Vinex-wijken sluiten niet meer aan op woonbehoeftes van deze tijd

Vinex-wijken zijn te veel gericht op gezinnen met een hoog inkomen.

Daardoor is er voor starters te weinig plek. Ook ouderen die kleiner willen wonen, kunnen er nauwelijks terecht. Dat concludeert het Planbureau voor de Leefomgeving (PBL) op basis van onderzoek.

De Vinex-wijken zijn grofweg tussen 1995 en 2005 gebouwd en hebben een specifieke bouwstijl. Ze waren nodig om de bevolkingsgroei bij te benen en zijn vooral gericht op de stedelijke middenklasse. Voorbeelden zijn Leidsche Rijn in Utrecht, Nesselande in Rotterdam en Vathorst in Amersfoort.

“De belangrijkste les voor toekomstige grootschalige wijkontwikkeling is dat beter moet worden nagedacht over de functie en samenstelling van de wijk op de lange termijn”, aldus Christian Lennartz, projectleider van het onderzoek. Daarom moet tijdens het ontwerp al ruimte worden gemaakt om de wijken in de toekomst te kunnen aanpassen.

Vinex-wijken te eenzijdige woonwijken

De Vinex-wijken ontwikkelen zich steeds meer tot eenzijdige woonwijken met vooral plaats voor gezinnen met een hoger inkomen. Ook groeien de wijken maar beperkt mee met de woonbehoeften van de huidige bewoners, bijvoorbeeld als kinderen uit huis willen gaan of bewoners ouder worden, aldus de onderzoekers van het PBL.

De afgelopen vijftien jaar zijn de wijken wel verder uitgebreid, maar daarbij ging het vooral om duurdere koophuizen voor gezinnen. Voor minder welgestelden of huishoudens zonder kinderen kwamen er geen of nauwelijks woningen bij.

“We zien dat woningeigenaren vaker doorschuiven naar een nog groter en duurder huis binnen dezelfde wijk. Starters en de groeiende groep ouderen maken vanwege de steeds eenzijdigere woningvoorraad daarentegen nauwelijks kans om in de wijk een gepaste woning te vinden.”

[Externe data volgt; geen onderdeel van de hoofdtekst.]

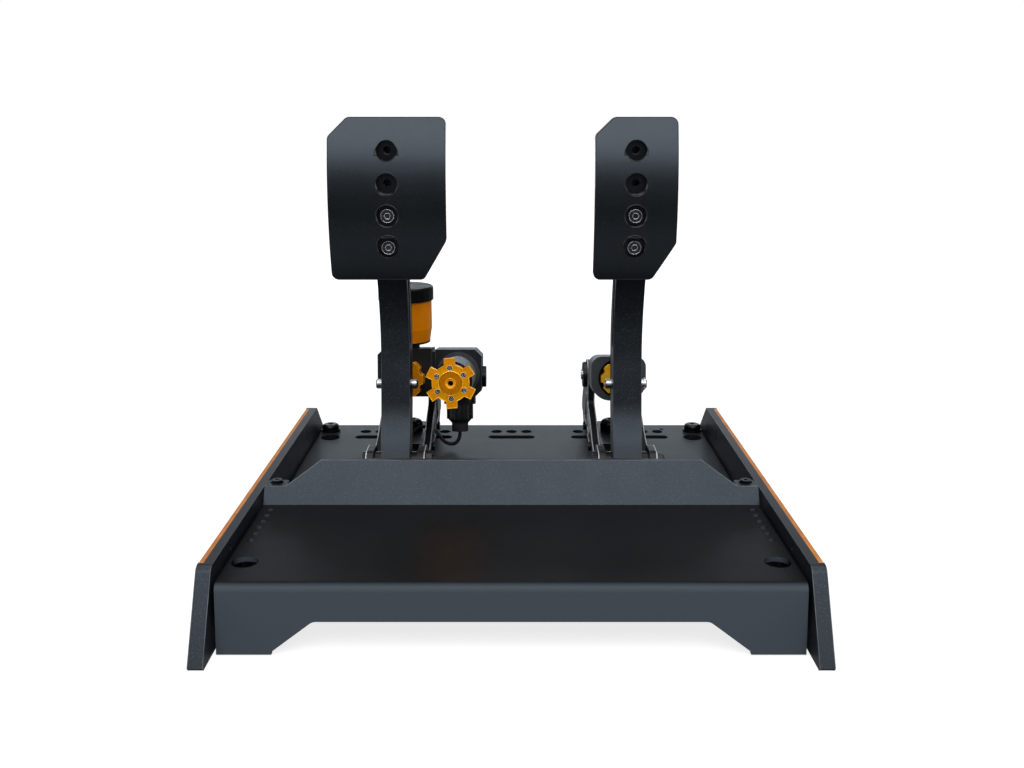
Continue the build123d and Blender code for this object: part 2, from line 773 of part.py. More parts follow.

Visie op nieuwbouwwijken moet duidelijker

Uit deze ontwikkeling zijn een aantal belangrijke lessen te leren, concludeert het PBL. Ten eerste zou het verstandig zijn als beleidsmakers, projectontwikkelaars en woningcorporaties een duidelijkere visie formuleren op de functie van de nieuwbouwwijken op de lange termijn. Daarbij dient ook in kaart gebracht te worden hoe deze wijken zich verhouden tot andere woongebieden in de stadsregio.

Lennartz: “Er is tegenwoordig veel aandacht voor segregatie en uitsorteringsprocessen op stedelijke woningmarkten. Om te kunnen begrijpen in hoeverre grootschalige nieuwbouwwijken hier een rol in spelen, lijkt het ons zaak om goed te blijven kijken wie naar deze duurdere locaties verhuizen, vanuit welke stadsdelen de nieuwe bewoners komen en wie in armere wijken achterblijven.”